L'état de situation remis au district, en 1792, par le frère Josaphat, directeur, est un tableau qui nous représente fidèlement les efforts déployés par la communauté pour édifier un établissement convenable. A l'aide des charité de leurs protecteurs et des bénéfices du pensionnat, ils étaient parvenus à construire une maison de 17 pièces, avec une chapelle, une infirmerie, des caves et greniers. Le réfectoire pouvait contenir 80 personnes, les cinq dortoirs 70 petits lits, et les classes gratuites renfermaient 230 jeunes gens de différents âges. L'enseignement, qui comprenait la lecture, l'écriture et les matières commerciales, était donné par six professeurs assistés de trois Frères novices. « La maison n'a aucune espèce de revenus, dit le rapport, elle se soutient et s'entretient sur les économies qu'elle peut faire sur son pensionnat » (Carton instruction - Archives départementales, L). Le prix de la pension était de 400 livres.

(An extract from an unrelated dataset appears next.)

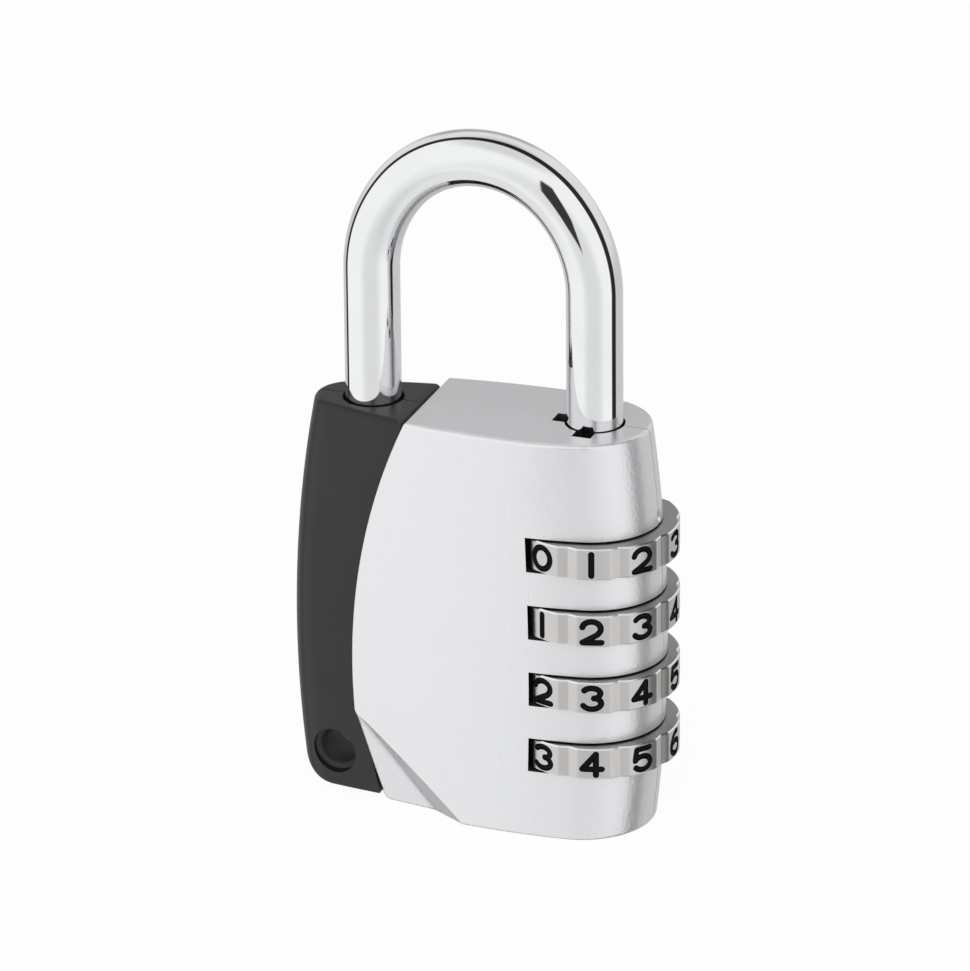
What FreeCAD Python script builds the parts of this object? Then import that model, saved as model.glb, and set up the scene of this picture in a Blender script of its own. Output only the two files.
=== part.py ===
import FreeCAD, Part
import math
import os

from FreeCAD import Vector

# Four-dial combination padlock, shackle closed, millimetres.
# Origin: on the base, midway between the shackle legs, on the mid plane. +Z up, front towards -Y.

# Body, silver part
body_height = 49.0
body_right_x = 21.8
right_edge_radius = 190.0
right_edge_peak_z = 23.0
silver_half = 9.2
silver_peak_x = 6.5
silver_left_face_radius = 95.0
silver_right_foot_radius = 60.0
silver_right_top_radius = 30.0
silver_side_radius = 570.0
silver_side_peak_z = 20.0
silver_hidden_left_x = -20.0
rim_round = 0.5

# Body, black part
cover_left_x = -23.15
left_edge_radius = 150.0
left_edge_peak_z = 20.0
cover_top_half = 7.05
cover_foot_half = 5.6
cover_bulge = 0.45
cover_top_plan_radius = 50.0
cover_foot_plan_radius = 120.0
cover_peak_x = 0.0
cover_hidden_right_x = 17.0
cover_top_step = 0.35
cover_foot_step = 0.65
cover_corner_radius = 5.0
cover_rim_round = 0.8
cover_foot_round = 0.4

# Seam between the silver and the black part, in front view
seam_radius = 73.7
seam_left_x = -13.97
seam_left_z = 17.6
seam_kink_z = 11.85
seam_foot_x = -10.95
seam_foot_round = 1.0
seam_gap = 0.2

# Sunk facet in the silver part's lower left
facet_foot_x = 0.3
valley_foot_x = -4.2
valley_foot_y = 5.9
facet_foot_y = 4.75
valley_round = 3.0

# Shackle
shackle_d = 6.5
leg_spacing = 27.0
leg_top_z = 64.6
arch_side_extra = 2.5
arch_rise_extra = 1.35
toe_depth = 4.8
toe_chamfer = 0.8
lug_stand = 1.35
lug_width = 2.2
lug_height = 2.0

# Dials and the code sleeves inside them
ring_wall = 3.75
dial_height = 3.8
dial_pitch = 8.3
top_dial_z = 35.4
dial_count = 4
code_places = 10
groove_width = 2.3
groove_depth = 0.35
dial_edge = 0.15
sleeve_wall = 1.1
code_travel = 1.2
tooth_height = 1.0
tooth_width = 1.8
tooth_reach = 0.8
tooth_bottom = 0.3

# Clearances
leg_clearance = 0.25
toe_clearance = 0.35
sleeve_clearance = 0.12
bore_clearance = 0.10
slot_clearance = 0.20
dial_gap = 0.20
dial_running_gap = 0.65
tooth_gap = 0.15
lug_gap = 0.15
lug_side_gap = 0.30
lug_floor_gap = 0.35
stack_gap = 0.10
stop_gap = 0.30

# Details of the housing
floor_thickness = 1.8
notch_width = 2.3
notch_reach = 4.85
notch_depth = 3.5
parting_width = 0.14
parting_depth = 0.14
seam_edge_round = 0.15
toe_hole_extra = 0.4
lanyard_x = -17.25
lanyard_z = 5.2
lanyard_bore_r = 2.1
lanyard_bore_length = 4.4
lanyard_mouth_r = 2.8
lanyard_mouth_y = 3.3
mark_r = 0.6
mark_depth = 0.4
mark_height = 2.2
core_left_x = -7.5
core_right_x = 0.8
core_bottom_z = 11.0
core_top_z = 38.0
core_half = 5.4
core_corner = 2.0

# Pins, springs and washer
shell_pin_r = 1.2
shell_pin_length = 9.0
shell_pin_x = -2.5
shell_pin_zs = (7.0, 42.5)
cover_pin_r = 0.9
cover_pin_length = 6.0
cover_pin_y = 2.6
cover_pin_zs = (13.0, 33.0)
pin_clearance = 0.05
click_angle = 162.0
click_thickness = 0.25
click_half_length = 2.6
click_rise = 1.45
click_height = 2.4
click_gap = 0.10
reset_wire = 0.6
reset_turns = 3
washer_thickness = 0.4
washer_gap = 0.15
washer_bore_gap = 0.35
seat_gap = 0.05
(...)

Après l'école gratuite de garçons de la rue Mercoeur, nous ne pouvons en citer qu'une autre à Nantes, celle que le curé de la paroisse Saint-Clément était chargé d'entretenir en vertu d'un legs, dont le donateur n’est pas connu (Déclarations de 1790 - Archives départementales, Q). « Il devrait exister encore beaucoup d'autres écoles charitables à Nantes, très bien fondées et rentées, dit Brun, par d'anciennes familles, mais les fonds font actuellement partie de plusieurs bénéfices » (Notice de 1765. — Nantes ancien, par Dugast-Matifeux, p. 323).

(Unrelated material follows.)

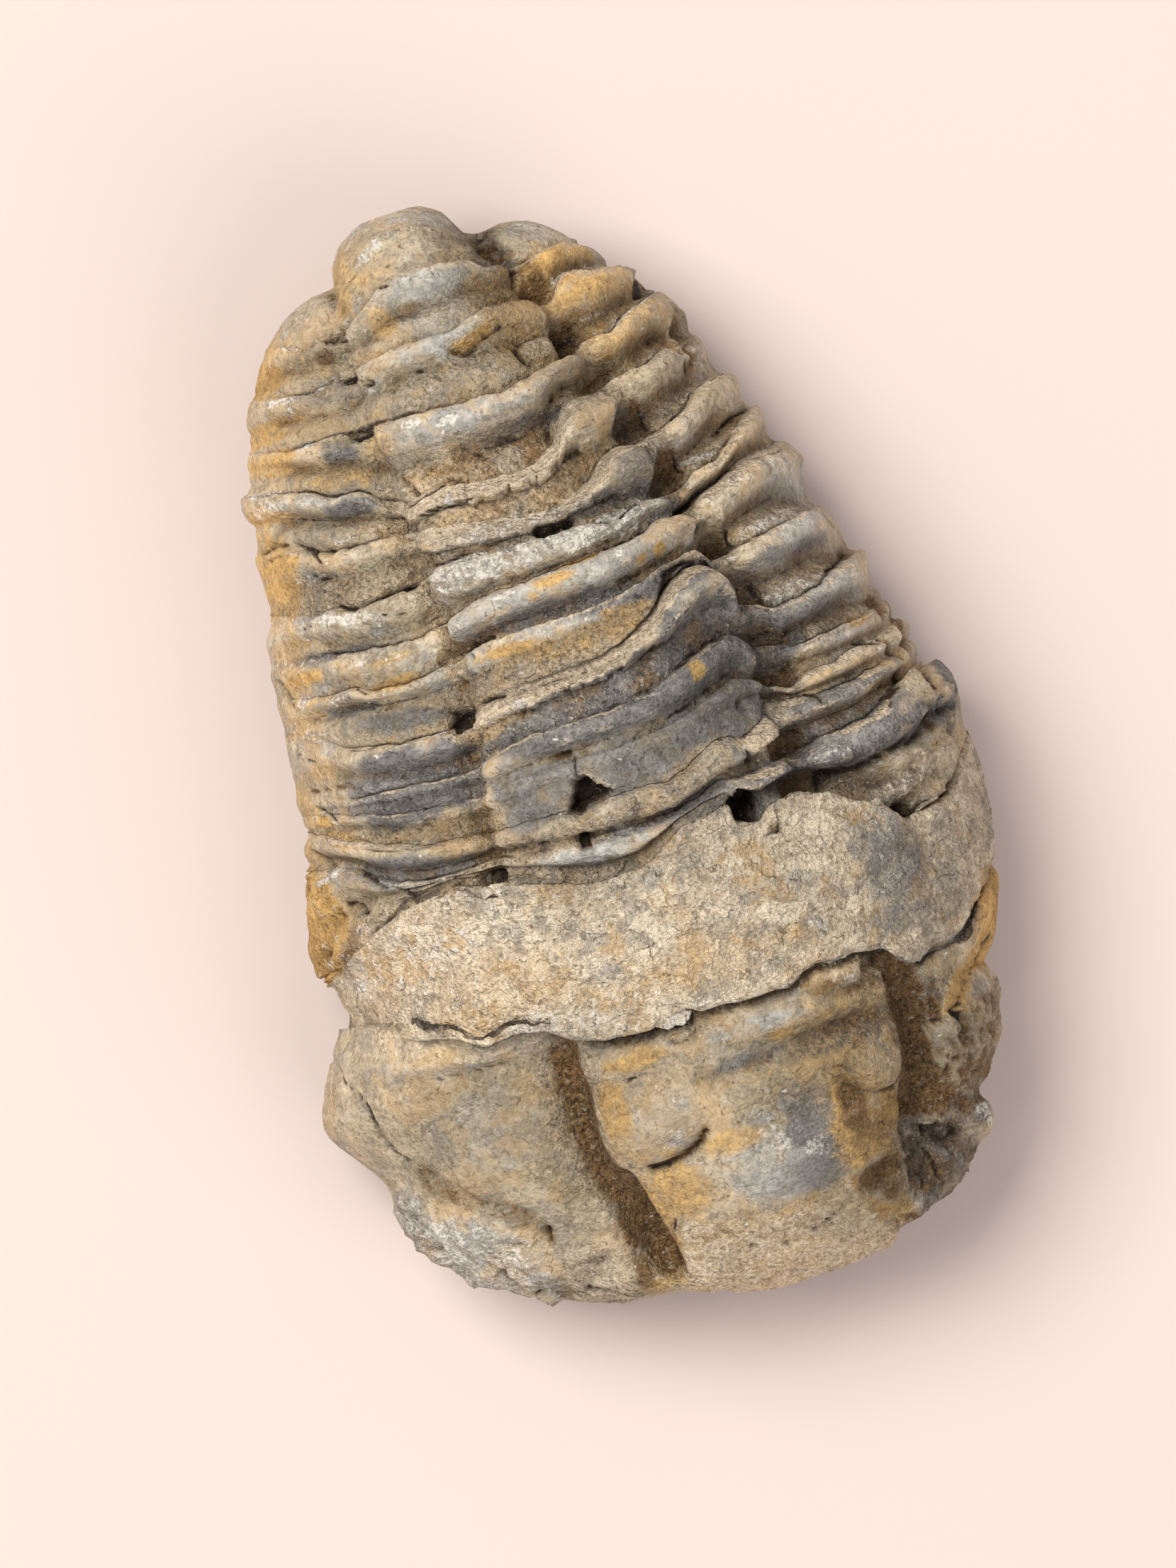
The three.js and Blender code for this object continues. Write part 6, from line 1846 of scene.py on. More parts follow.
        (1, 11.2, 2, 0.7, 0.5), (-2.8, 14.7, 1.5, 0.5, 0.7), (-4.6, 14, 0.5, 0.4, 0.6), (-1, 15.5, 1.8, 0.25, 0.9),
        (4.5, 14.5, 0.6, 0.35, 0.9), (3.2, 14.2, 0.5, 0.25, 0.7), (-8, 20.8, 2.6, 0.8, 0.35),
        (-9.5, 24.6, 2, 0.6, 0.4), (16, 5.6, 0.8, 0.5, 0.7), (14.5, 3, 1.5, 0.6, 0.3), (19.4, 1.4, 0.4, 0.5, 0.6),
        (7.6, 0, 1.4, 0.7, 0.35), (-6.5, -32, 3, 0.9, 0.95, -10), (-8.5, -28.4, 2.2, 1.8, 0.65),
        (-3.5, -26.3, 2.6, 0.8, 0.6), (-8, -18.8, 2.6, 0.8, 0.7), (-10.3, -21.5, 1.2, 2.6, 0.65),
        (2.4, -20.2, 1.4, 0.4, 0.75), (5.2, -25.8, 1.2, 1.6, 0.85), (8, -27.4, 0.9, 1.7, 0.9),
        (3.9, -32, 0.5, 1.6, 0.9), (19, -17.2, 0.7, 1.6, 1, -25), (17.3, -19.7, 0.9, 0.9, 0.8, -30),
        (15.5, -21.2, 1, 0.8, 0.6), (19.8, -14.6, 0.4, 1.5, 0.7, -15), (7.5, -32.6, 1, 0.6, 0.5),
        (-10.5, -34.6, 2.2, 0.6, 0.7), (1, -12.6, 3.5, 1.2, 0.3), (-2.5, -9.5, 2, 1, 0.3), (6, -14, 1.2, 0.8, 0.35),
        (-23, -11.5, 1.6, 1, 0.3), (-23.5, 3.7, 0.5, 0.4, 0.9), (-25, 1.5, 0.6, 1.6, 0.5), (-18, -6.3, 2, 0.8, 0.2),
    ),
    # Dark brown matrix; the thin strip at y 25.8 is painted shade on a ring's fall.
    UMBER: (
        (4.8, 20.2, 1.2, 1.3, 0.4), (-0.2, 36, 2, 5.5, 0.4, 12), (-3, 25.8, 5, 0.8, 0.4, 4), (8, -18.3, 4, 1, 0.5),
        (7.5, -27, 3.4, 6, 0.35), (12.5, -27, 2.4, 6, 0.6, -12), (11.5, -24, 2, 6.5, 0.9, -4),
        (5.6, -26.5, 1.2, 2.5, 0.6), (9, -31.5, 3.5, 1.6, 0.8, 20), (18.4, -17.6, 1, 1.8, 0.7, -25),
        (-25.6, -4.4, 1.6, 2.6, 0.75), (6, -32, 2, 0.8, 0.75, 15), (8.4, -35.6, 1.6, 0.6, 0.9),
        (-12.2, -21, 0.6, 5, 0.6), (-11.7, -29, 0.7, 3.6, 0.75, -8), (-12, -33, 0.8, 1.8, 0.6),
        (2.4, 35.6, 0.8, 1.4, 0.7), (3.5, 31.2, 0.5, 1.2, 0.8), (-0.6, 38.8, 0.7, 1.2, 0.6),
        (7.5, 29, 2.8, 0.4, 0.5, 5), (8.5, 13.4, 1.2, 0.8, 0.8), (7.3, 20.6, 0.6, 1.6, 0.75),
        (6.2, 24.6, 0.6, 1, 0.6), (-24.9, 12, 0.5, 2.6, 0.5), (7.4, -20.9, 2.6, 0.5, 0.6),
        (-21, -17, 4.5, 0.4, 0.3, -5), (10.8, 28, 0.4, 2.4, 0.6), (-13.4, 34.9, 0.8, 0.5, 0.6),
        (-9.8, 34.9, 1, 0.5, 0.35), (19.2, 4.6, 0.4, 2.2, 0.6), (18.9, -2, 0.5, 1.8, 0.7),
    ),
    CHALK: (
        (-19, -8.5, 8, 5, 0.45, -20), (-8, -14.5, 9, 2.6, 0.35), (12.6, 14.1, 3, 0.7, 0.7, 10),
        (12.6, 9.4, 3, 0.6, 0.55, 8), (-4, 19.2, 7, 0.7, 0.55), (-4, 17, 8, 1.1, 0.5), (15, -7, 4, 2, 0.4),
        (-20.5, 26, 1.6, 1, 0.5, -10), (-8, -5.2, 13, 1.8, 0.35), (9, -5.6, 6, 1.6, 0.3), (-24.5, -7.5, 2, 2.4, 0.6),
        (-11.8, 18, 1.2, 4, 0.4), (-12, -15, 6, 1.4, 0.5, -10), (-23, 12, 1.4, 14, 0.3), (13, 25, 1.2, 6, 0.3, 20),
        (-17, -33, 5, 2, 0.4, -20), (0, -36.4, 8, 1.4, 0.45), (-6, 22.4, 5, 0.5, 0.4), (-6, 19.6, 5, 0.6, 0.5),
        (-20, -10, 7, 4, 0.3, -20), (-8, -16, 8, 1.6, 0.45), (-25.4, -9, 2, 3, 0.4), (-13, -13.5, 5, 2, 0.4),
        (8, -6, 4, 1.6, 0.25), (-3, 17.2, 8, 1, 0.6), (-3, -9, 10, 3, 0.25), (-8, 40.2, 1.4, 0.35, 0.8, 12),
        (-9.9, 37.9, 0.3, 0.6, 0.7), (-8.5, 37.6, 1, 0.35, 0.4), (-5.5, 36.9, 3, 0.4, 0.3),
        (-9.4, 31.9, 0.5, 0.5, 0.5), (-11.3, 31.5, 0.5, 0.4, 0.9), (-8.7, 28.1, 1, 0.35, 0.9),
        (-6.6, 27.5, 0.9, 0.35, 0.9), (-16.6, 29.2, 0.8, 0.35, 0.9), (-17, 32.6, 1.6, 0.35, 0.6),
        (-16.7, 31.9, 0.2, 0.2, 0.9), (-16.3, 22.1, 1, 0.2, 0.8), (-18, 22.4, 0.3, 0.2, 0.7),
        (-19.5, 20.3, 1.3, 0.5, 0.6), (-18.2, 19.3, 0.8, 0.3, 0.6), (-17.5, 16.7, 2.4, 0.45, 0.85, -14),
        (-20, 17.2, 1.2, 0.25, 0.6), (-15.8, 15.6, 0.9, 0.5, 0.5), (-17.5, 13.4, 0.8, 0.3, 0.7),
        (-15.2, 13.2, 0.9, 0.3, 0.5), (-22.3, 12, 0.5, 0.6, 0.7), (-20, 11.4, 1.2, 0.4, 0.5),
        (-22, 9.7, 1.2, 0.2, 0.7, -15), (-6.4, 14.8, 1, 0.3, 0.95), (-8.3, 14.8, 0.4, 0.7, 0.6),
        (-10.7, 12.8, 0.4, 0.4, 0.9), (-10.5, 14, 1.6, 0.8, 0.35), (1.8, 15.1, 0.35, 0.6, 0.9),
        (-7.8, 7.3, 0.8, 0.45, 0.8), (0.6, 5.1, 1.2, 0.15, 0.7), (9.3, 12.4, 0.5, 0.3, 0.8),
        (12.5, 17.6, 3, 0.7, 0.45, 8), (14, 19.2, 1.5, 0.35, 0.6, 10), (9.5, 20, 1.6, 0.3, 0.7),
        (12.4, 14.2, 2.4, 0.5, 0.45), (12.4, 9.9, 1.8, 0.7, 0.45), (12.4, 5, 0.6, 0.5, 0.7), (17, 3, 0.6, 0.5, 0.6),
        (12.8, 3.4, 1.4, 0.35, 0.45), (13.5, 0, 2, 0.5, 0.3), (-12.8, -7.5, 3, 1.5, 0.4), (-5, -6.8, 3.4, 0.9, 0.45),
        (3.6, -8.4, 1.8, 1, 0.45), (7, -4.9, 0.7, 0.5, 0.6), (5.8, -13, 1.4, 0.6, 0.35), (12.8, -17.3, 1.2, 1, 0.45),
        (17.5, -6.2, 2, 1, 0.5), (0, -27.2, 0.8, 0.9, 0.6), (2.3, -28.3, 1.2, 0.7, 0.75), (-1, -26.3, 1.6, 0.5, 0.4),
        (-7, -24.6, 1.2, 0.7, 0.5), (-24.6, -25, 0.5, 1.4, 0.5), (13.5, -30, 0.6, 1, 0.7),
        (-16.6, -24.5, 1.2, 0.6, 0.4), (-19.2, -25.7, 0.6, 0.4, 0.6), (8, -17.9, 0.6, 0.4, 0.7),
        (-14.6, -18.8, 1, 0.6, 0.35), (-23.8, 0, 0.5, 0.4, 0.8), (-19.8, 1.1, 0.5, 0.4, 0.6),
        (-20.4, 26.9, 1.6, 0.2, 0.7, -14),
    ),
}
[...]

Dans les paroisses dont nous possédons la statistique religieuse, on signale, en 1780, un bon nombre d'écoles de garçons, dont les maîtres vivaient de leur profession. En la paroisse Saint-Vincent, Joseph Kerhervé, maître ès-arts, tenait école à l'hôtel de Briord ; Antoine de Pannard, maître ès-arts, en l'Université de Caen, rue de Verdun (Brevet de Saint-Vincent - Archives départementales, G 56). Le brevet de Saint-Saturnin cite cinq écoles de garçons dans cette paroisse, ouvertes rue des Halles, rue de la Barillerie, rue de la Casserie et rue des Carmes, par un prêtre, un sacriste et trois laïques (Brevet de Saint-Saturnin - Archives départementales, G 56). Au quartier de Saint-Similien, les abbés Brice Le Prévost et Nicolas Fortin instruisaient aussi les garçons, en concurrence avec le sieur Le Pré. Si nous comptons 9 écoles de garçons, en trois paroisses, on nous accordera bien sans difficulté qu'il en existait au moins autant dans les huit autres paroisses de la ville et des faubourgs : c'est donc à un minimum de 18 écoles qu'il faut porter le chiffre des établissements ouverts aux garçons. Il serait intéressant de déterminer à peu près la quantité d'écoliers contenue dans chaque classe, et de savoir, en somme, dans quelles proportions les notions élémentaires étaient répandues, chaque année, dans la population des bourgeois et des ouvriers. Sur ce point, comme sur tant d'autres, nous sommes livrés aux conjectures : c'est-à-dire qu'en fixant à 50 le chiffre des enfants reçus dans chaque école, nous arrivons, en comprenant ceux des Frères, à un total de 1.950 garçons pour une ville contenant 80.000 habitants, en 1790 (L. Maître).